Should beginners play Singles or Doubles in Pokemon Champions? Start with Singles if you’re new to competitive play — one-on-one battles let you learn speed tiers, type matchups, and win conditions without the extra complexity of spread moves and partner synergy.
Why do I keep losing to weather teams in Pokemon Champions? Weather teams snowball fast if you don’t answer them on the first turn. Always identify the weather setter in Team Preview and have a plan to either remove it early or counter the weather with your own.
Is it okay to copy a rental team in Pokemon Champions? Rental teams are a legitimate shortcut. They let you learn the game’s systems without team-building pressure. Once you understand why each Pokemon is on the team, you’re ready to customize.
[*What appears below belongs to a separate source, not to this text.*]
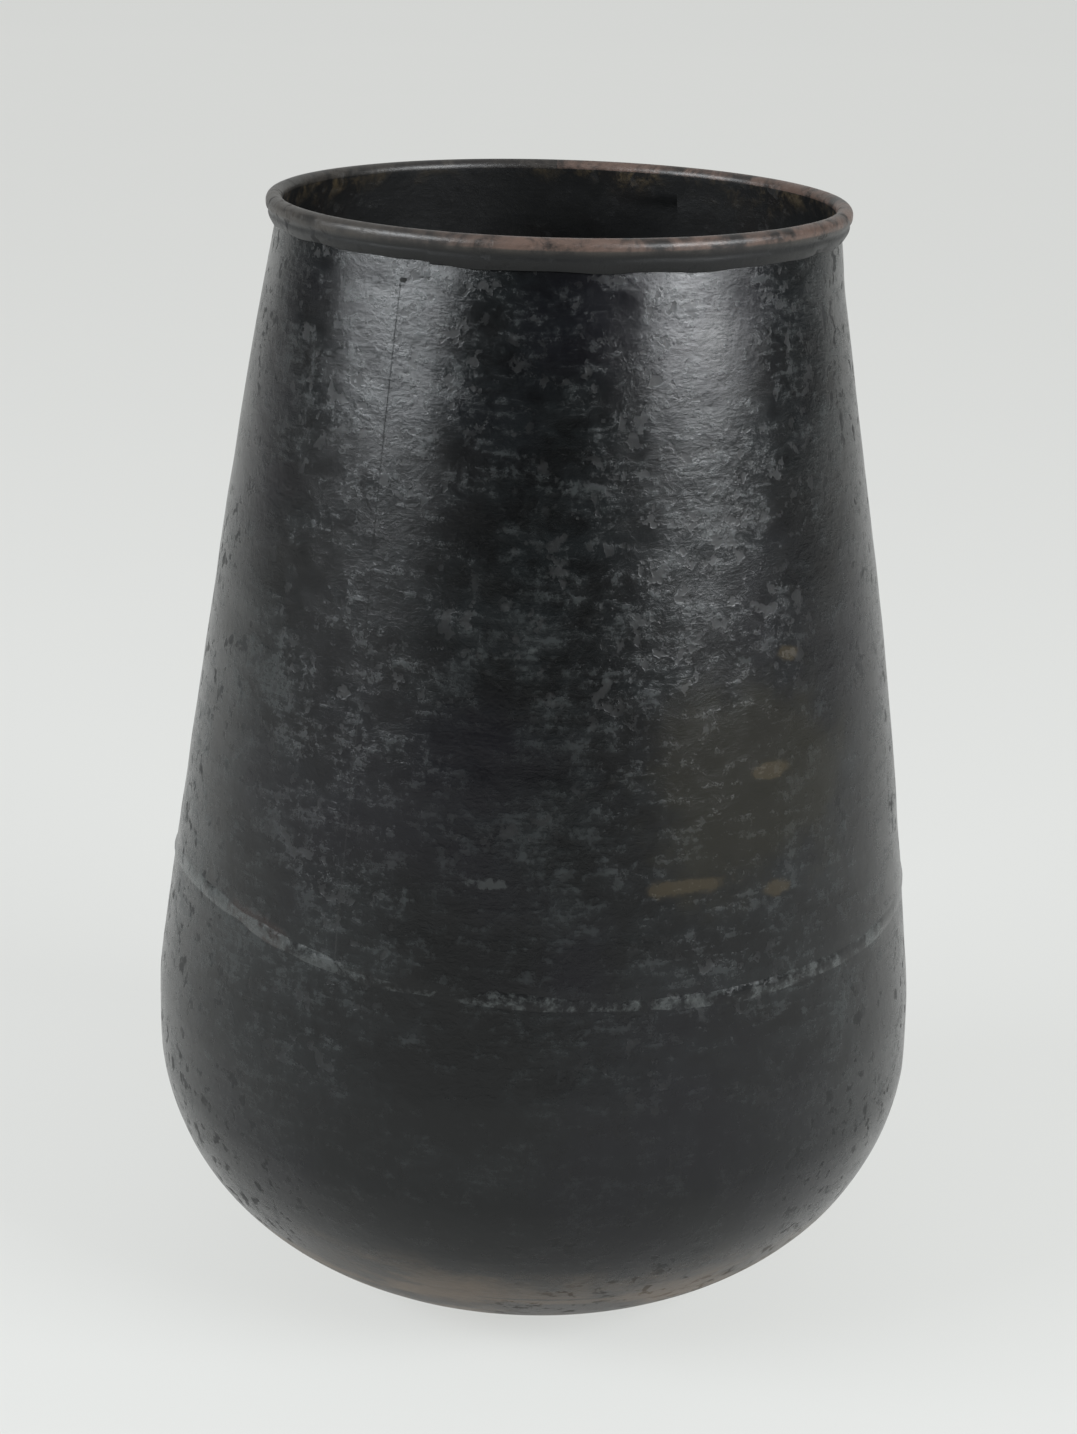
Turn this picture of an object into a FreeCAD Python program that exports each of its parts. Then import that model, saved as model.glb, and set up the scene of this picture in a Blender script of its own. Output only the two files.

What does “leading wrong” mean in Pokemon Champions? Leading wrong means sending out a Pokemon that loses the matchup against your opponent’s lead, especially when you had Team Preview to avoid it. It’s a preventable mistake that costs you momentum every time.
How important are held items in Pokemon Champions? Held items are a major part of the damage and bulk calculations. Running no item or a mismatched item — like a Choice Scarf on a slow pivot — can make an otherwise solid Pokemon significantly weaker.
Should I always use my Mega Evolution on turn one? No. Mega Evolution is best saved until the right moment — when your opponent can’t punish the transform with a type-advantaged switch or a priority move. Sometimes delaying it by a turn changes the whole game.
How do I learn speed tiers in Pokemon Champions? Check the ChampsDex speed tiers guide for a sorted reference. As a rule, always know your own Pokemon’s Speed stat and look up the base Speed of any common opponent you keep losing to.
What’s the fastest way to improve at Pokemon Champions ranked? Play ranked consistently, review the turns where you lost momentum, and check one new resource — a tier list, speed tier chart, or item guide — each session. Gradual knowledge stacking beats grinding alone.